> [What the exercise asks]: Reproduce each line exactly, including spacing and punctuation.

[BEGIN]

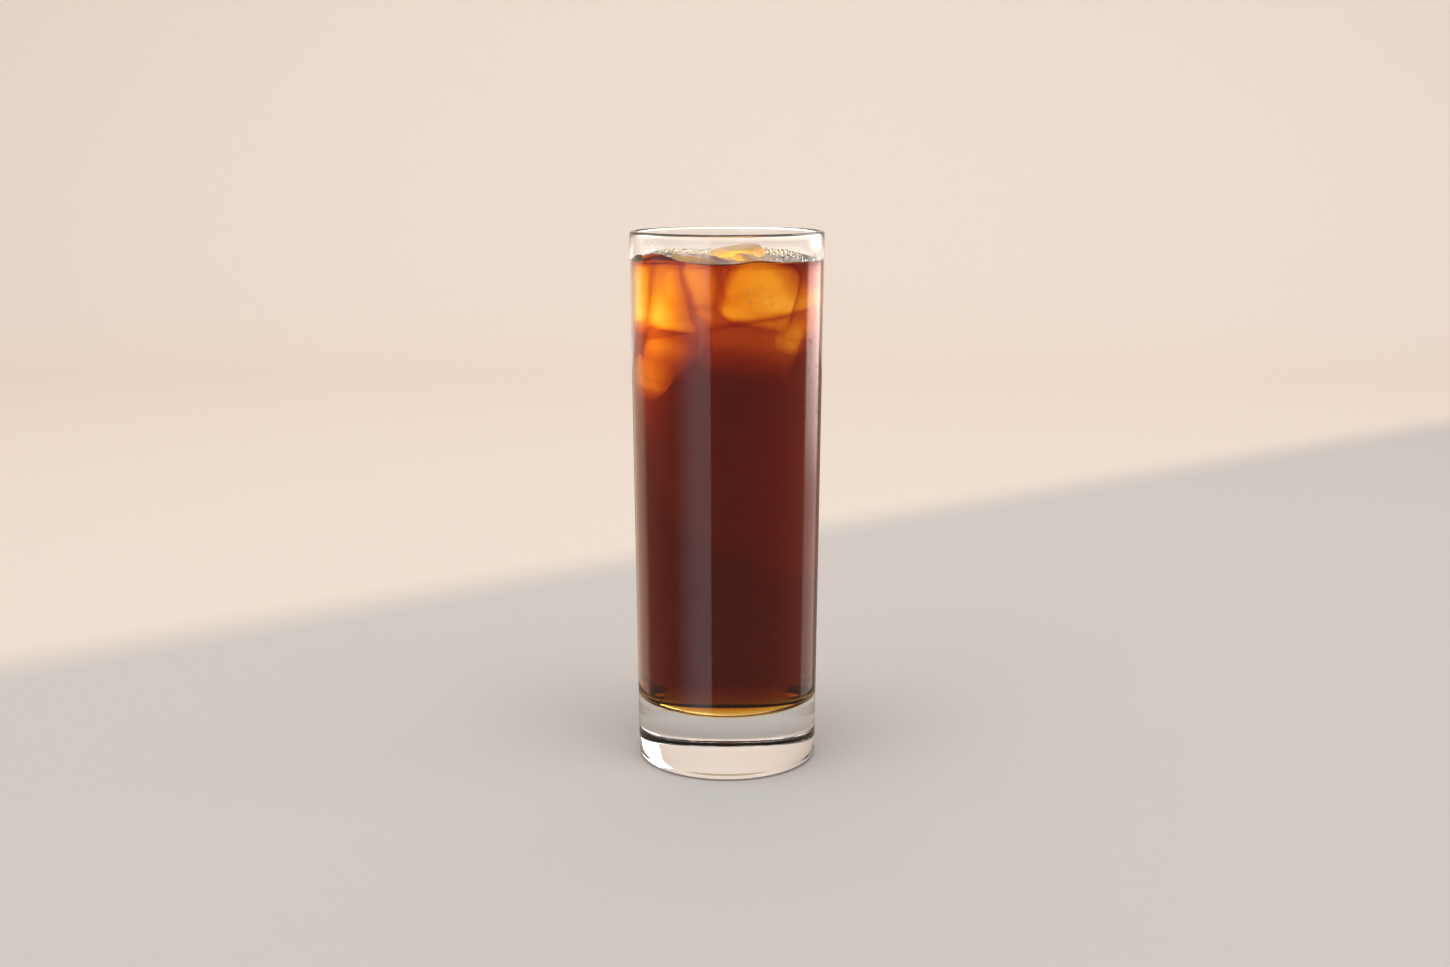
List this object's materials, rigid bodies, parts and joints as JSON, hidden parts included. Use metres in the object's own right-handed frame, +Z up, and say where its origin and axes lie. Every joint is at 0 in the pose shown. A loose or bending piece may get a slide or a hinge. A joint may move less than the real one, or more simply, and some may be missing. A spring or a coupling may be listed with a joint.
{
  "type": "iced coffee in a highball glass",
  "caption": "Iced black coffee in a tall straight-sided clear glass with a thick base, filled nearly to the rim, with melting ice cubes at its surface.",
  "frame": {"origin": "middle of the circle the glass stands on, at table level", "axes": "+Z up along the glass's axis; -Y towards the shown side, where two ice cubes lie against the wall; +X to the right of that side"},
  "size_m": [0.063, 0.063, 0.176],
  "materials": {
    "glass": "clear, colourless, fire-polished soda-lime glass",
    "coffee": "dark red-brown clear liquid, amber where thin",
    "ice": "clear wet melting ice"
  },
  "bodies": {
    "root": {"glass": "glass", "coffee": "coffee", "ice_left": "ice", "ice_right": "ice", "ice_back": "ice"}
  },
  "joints": []
}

[END]

> [Exercise response]:
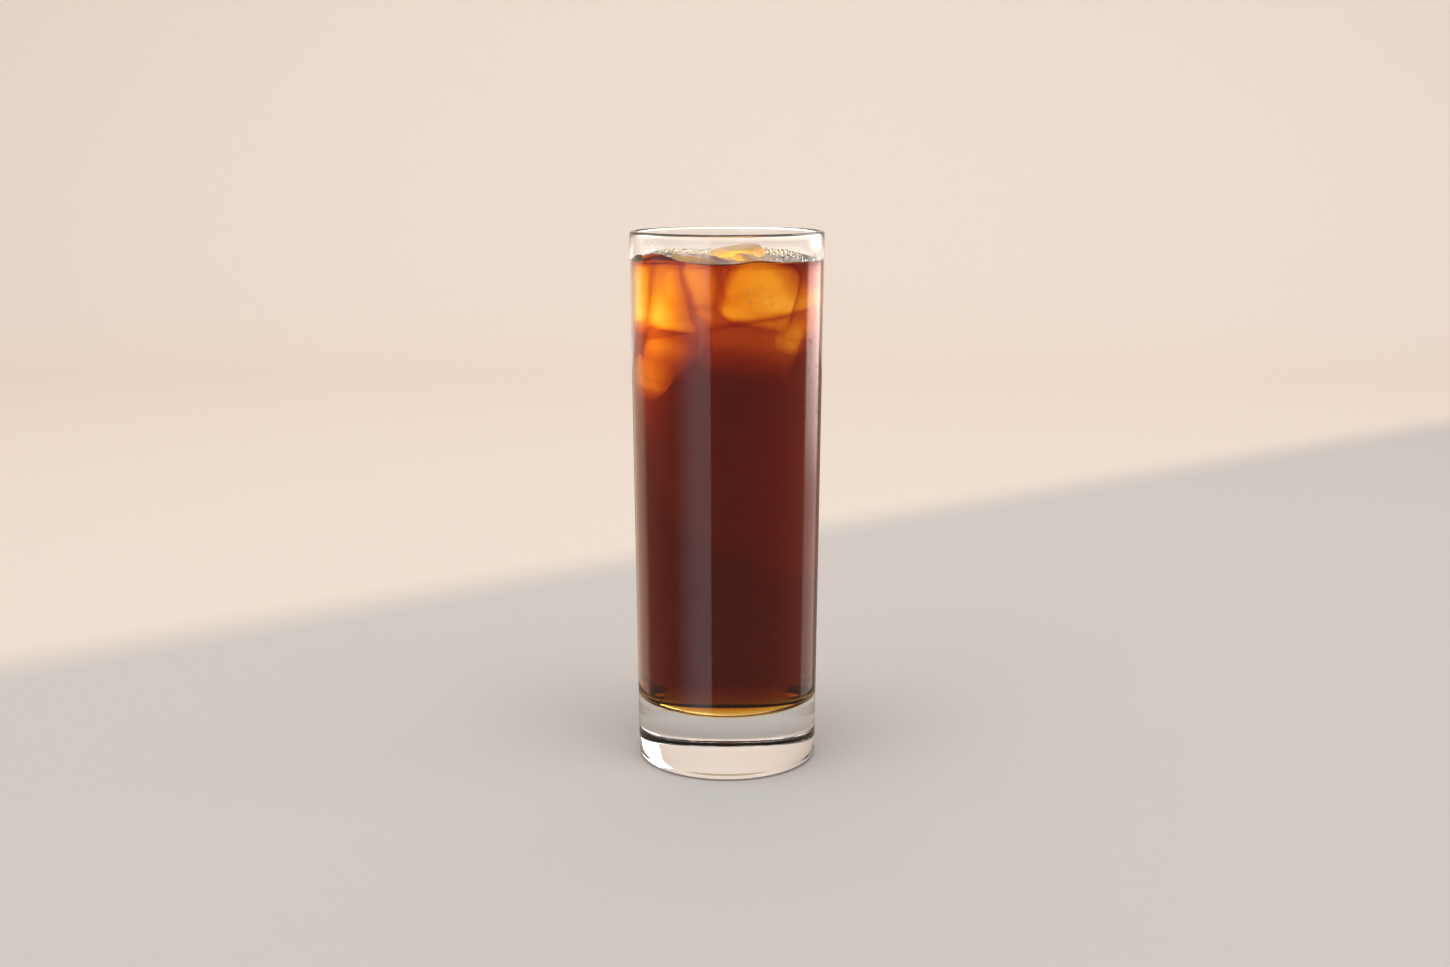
List this object's materials, rigid bodies, parts and joints as JSON, hidden parts included. Use metres in the object's own right-handed frame, +Z up, and say where its origin and axes lie. Every joint is at 0 in the pose shown. A loose or bending piece may get a slide or a hinge. A joint may move less than the real one, or more simply, and some may be missing. A spring or a coupling may be listed with a joint.
{
  "type": "iced coffee in a highball glass",
  "caption": "Iced black coffee in a tall straight-sided clear glass with a thick base, filled nearly to the rim, with melting ice cubes at its surface.",
  "frame": {"origin": "middle of the circle the glass stands on, at table level", "axes": "+Z up along the glass's axis; -Y towards the shown side, where two ice cubes lie against the wall; +X to the right of that side"},
  "size_m": [0.063, 0.063, 0.176],
  "materials": {
    "glass": "clear, colourless, fire-polished soda-lime glass",
    "coffee": "dark red-brown clear liquid, amber where thin",
    "ice": "clear wet melting ice"
  },
  "bodies": {
    "root": {"glass": "glass", "coffee": "coffee", "ice_left": "ice", "ice_right": "ice", "ice_back": "ice"}
  },
  "joints": []
}